Alright, so doing the thing is not easy, especially when there is usually more than one thing we have to do. This brings me to the third thing to remember — we need to help one another out in our battles against sin.  We do not go at this alone, but as an entire body of Christ. My daughter is about to receive her First Holy Communion. And this has made me think really hard about being part of the Body of Christ. Quite simply, we need one another because the sum of the whole is greater than the sum of the parts. When one person sins, the whole community is tainted. We are also called to make reparations for the sins of others. While they still need to atone for their own wrongdoing, our efforts will go a long way to help purify the whole community.  

The gospel last Sunday was from Luke 15 on the lost sheep, the lost drachma, and the prodigal son. In my priest’s homily, he mentioned the Act of Contrition, specifically the line “because You are so good, and with the help of Your grace, I will not sin again“.  He noted that some people add words: “because You are so good, and with the help of Your grace, I will try not to sin again“. This is a contradiction. Saying that you will try, means this is subjective and non-committal. I will try, as long as there is nothing else I would rather be doing. While God has promised, and shown mercy, and loved us unconditionally (and mind you, we fully acknowledge this), all we can give Him in return is a weak, “I guess I can try?”  God’s goodness, grace, and mercy are absolute, and there cannot be a contradiction to our own acknowledgement of this.  

Yes, overcoming sin is hard. But we need to do our best, not just try. We cannot cease and we cannot faint. We do not know how we will be tested, but we have to put in our best efforts. In The Return Of The King, the army of Rohan, led by King Theoden, prepares to defend Minas Tirith against the dark forces who are much greater in number. As King Theoden rallies the troops to fight what looks like a losing battle far away from home, he tells them, “Strike wherever the enemy gathers. Other plans we cannot make, for we know not yet how things stand upon the field. Forth now, and fear no darkness!”  
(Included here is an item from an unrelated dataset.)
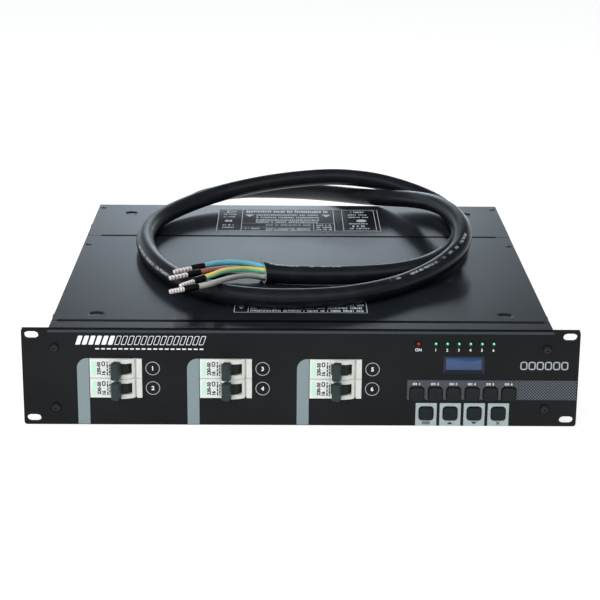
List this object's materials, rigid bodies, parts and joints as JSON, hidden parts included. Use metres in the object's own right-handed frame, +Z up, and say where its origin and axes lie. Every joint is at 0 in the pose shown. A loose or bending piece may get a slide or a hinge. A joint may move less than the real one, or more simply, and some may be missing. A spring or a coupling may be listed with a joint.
{
  "type": "dimmer pack",
  "caption": "Rack-mounted stage lighting dimmer pack with breakers, key panel, display, rear outlets and a mains lead.",
  "frame": {"origin": "centre of the footprint, without the mains lead and its gland, at the underside of the case", "axes": "+X along the front panel to the right of someone who faces it, +Y from the front panel to the rear outlets, +Z up"},
  "size_m": [0.4826, 0.5874, 0.1246],
  "materials": {
    "panel_paint": "satin black-grey powder coat with a fine grain",
    "case_paint": "satin black paint with a fine grain",
    "black_steel": "black oxide screw steel",
    "breaker_plastic": "off-white moulded plastic",
    "lever_plastic": "dark grey-green moulded plastic",
    "zinc_steel": "bright zinc-plated steel",
    "circuit_board": "green circuit board with its parts",
    "display_glass": "blue liquid crystal display behind clear glass",
    "red_lamp": "red tinted lamp lens",
    "green_lamp": "green tinted lamp lens",
    "key_rubber": "black soft-touch key cap",
    "outlet_plastic": "black moulded outlet",
    "connector_metal": "black coated die-cast connector",
    "gland_plastic": "black nylon gland",
    "fan_plastic": "black fan plastic",
    "aluminium": "bare extruded aluminium",
    "lead_rubber": "black rubber jacket with a dull sheen",
    "core_blue_pvc": "light blue core insulation",
    "core_green_yellow_pvc": "green core insulation with a yellow stripe",
    "core_grey_pvc": "grey core insulation",
    "core_black_pvc": "black core insulation",
    "core_brown_pvc": "brown core insulation"
  },
  "bodies": {
    "pack": {"front_panel": "panel_paint", "front_panel_screw_1": "black_steel", "front_panel_screw_2": "black_steel", "front_panel_screw_3": "black_steel", "front_panel_screw_4": "black_steel", "breaker_1": "breaker_plastic", "breaker_2": "breaker_plastic", "breaker_3": "breaker_plastic", "breaker_4": "breaker_plastic", "breaker_5": "breaker_plastic", "breaker_6": "breaker_plastic", "breaker_rail": "zinc_steel", "status_lamp": "red_lamp", "channel_lamp_1": "green_lamp", "channel_lamp_2": "green_lamp", "channel_lamp_3": "green_lamp", "channel_lamp_4": "green_lamp", "channel_lamp_5": "green_lamp", "channel_lamp_6": "green_lamp", "control_board": "circuit_board", "display_module": "display_glass", "chassis_base": "case_paint", "front_lid": "case_paint", "rear_lid": "case_paint", "rear_panel": "case_paint", "outlet_1": "outlet_plastic", "outlet_2": "outlet_plastic", "outlet_3": "outlet_plastic", "outlet_4": "outlet_plastic", "outlet_5": "outlet_plastic", "outlet_6": "outlet_plastic", "data_in": "connector_metal", "data_out": "connector_metal", "cable_gland": "gland_plastic", "fan_frame": "fan_plastic", "triac_heat_sink": "aluminium", "power_board": "circuit_board", "mains_lead": "lead_rubber", "core_blue": "core_blue_pvc", "core_green_yellow": "core_green_yellow_pvc", "core_grey": "core_grey_pvc", "core_black": "core_black_pvc", "core_brown": "core_brown_pvc"},
    "lever_1": {"breaker_lever_1": "lever_plastic"},
    "lever_2": {"breaker_lever_2": "lever_plastic"},
    "lever_3": {"breaker_lever_3": "lever_plastic"},
    "lever_4": {"breaker_lever_4": "lever_plastic"},
    "lever_5": {"breaker_lever_5": "lever_plastic"},
    "lever_6": {"breaker_lever_6": "lever_plastic"},
    "channel_button_1": {"channel_key_1": "key_rubber"},
    "channel_button_2": {"channel_key_2": "key_rubber"},
    "channel_button_3": {"channel_key_3": "key_rubber"},
    "channel_button_4": {"channel_key_4": "key_rubber"},
    "channel_button_5": {"channel_key_5": "key_rubber"},
    "channel_button_6": {"channel_key_6": "key_rubber"},
    "menu_button_1": {"menu_key_1": "key_rubber"},
    "menu_button_2": {"menu_key_2": "key_rubber"},
    "menu_button_3": {"menu_key_3": "key_rubber"},
    "menu_button_4": {"menu_key_4": "key_rubber"},
    "rotor": {"fan_rotor": "fan_plastic"}
  },
  "joints": [
    {"name": "lever_1_swing", "type": "hinge", "parent": "pack", "child": "lever_1", "pos_m": [-0.1554, -0.21138, 0.05205], "axis": [0, 0, 1], "range_deg": [0, 44]},
    {"name": "lever_2_swing", "type": "hinge", "parent": "pack", "child": "lever_2", "pos_m": [-0.1554, -0.21138, 0.03395], "axis": [0, 0, 1], "range_deg": [0, 44]},
    {"name": "lever_3_swing", "type": "hinge", "parent": "pack", "child": "lever_3", "pos_m": [-0.0601, -0.21138, 0.05205], "axis": [0, 0, 1], "range_deg": [0, 44]},
    {"name": "lever_4_swing", "type": "hinge", "parent": "pack", "child": "lever_4", "pos_m": [-0.0601, -0.21138, 0.03395], "axis": [0, 0, 1], "range_deg": [0, 44]},
    {"name": "lever_5_swing", "type": "hinge", "parent": "pack", "child": "lever_5", "pos_m": [0.0352, -0.21138, 0.05205], "axis": [0, 0, 1], "range_deg": [0, 44]},
    {"name": "lever_6_swing", "type": "hinge", "parent": "pack", "child": "lever_6", "pos_m": [0.0352, -0.21138, 0.03395], "axis": [0, 0, 1], "range_deg": [0, 44]},
    {"name": "channel_key_1_press", "type": "slide", "parent": "pack", "child": "channel_button_1", "axis": [0, 1, 0], "range_m": [0, 0.0008], "stiffness_N_per_m": 300},
    {"name": "channel_key_2_press", "type": "slide", "parent": "pack", "child": "channel_button_2", "axis": [0, 1, 0], "range_m": [0, 0.0008], "stiffness_N_per_m": 300},
    {"name": "channel_key_3_press", "type": "slide", "parent": "pack", "child": "channel_button_3", "axis": [0, 1, 0], "range_m": [0, 0.0008], "stiffness_N_per_m": 300},
    {"name": "channel_key_4_press", "type": "slide", "parent": "pack", "child": "channel_button_4", "axis": [0, 1, 0], "range_m": [0, 0.0008], "stiffness_N_per_m": 300},
    {"name": "channel_key_5_press", "type": "slide", "parent": "pack", "child": "channel_button_5", "axis": [0, 1, 0], "range_m": [0, 0.0008], "stiffness_N_per_m": 300},
    {"name": "channel_key_6_press", "type": "slide", "parent": "pack", "child": "channel_button_6", "axis": [0, 1, 0], "range_m": [0, 0.0008], "stiffness_N_per_m": 300},
    {"name": "menu_key_1_press", "type": "slide", "parent": "pack", "child": "menu_button_1", "axis": [0, 1, 0], "range_m": [0, 0.0008], "stiffness_N_per_m": 300},
    {"name": "menu_key_2_press", "type": "slide", "parent": "pack", "child": "menu_button_2", "axis": [0, 1, 0], "range_m": [0, 0.0008], "stiffness_N_per_m": 300},
    {"name": "menu_key_3_press", "type": "slide", "parent": "pack", "child": "menu_button_3", "axis": [0, 1, 0], "range_m": [0, 0.0008], "stiffness_N_per_m": 300},
    {"name": "menu_key_4_press", "type": "slide", "parent": "pack", "child": "menu_button_4", "axis": [0, 1, 0], "range_m": [0, 0.0008], "stiffness_N_per_m": 300},
    {"name": "fan_spin", "type": "hinge", "parent": "pack", "child": "rotor", "pos_m": [-0.104, 0.21262, 0.043], "axis": [0, 1, 0], "continuous": true}
  ]
}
It is a constant battle but the battle itself is worth it. After all, we are fighting against sin and death — this is reason enough to fight. The very act of fighting sin with all our effort is already a win, already a step forward. These battles may be lost, but they are worth fighting simply because they are a battle for Good. Remember that God gives us the strength so that we can do whatever it is we need to do at the present moment, and we also draw strength from one another in our battles so that we can work to overcome sin and death.  

(Today’s OXYGEN by Felicia Zou)

Prayer: Father, grant us the strength to take one more step in our fight against sin, grant us the grace to muster up our courage to face down temptation, grant us love for one another as we journey together in our battle against death. 

Thanksgiving: Father, thank you for your everlasting love for us. May we never take your love for granted.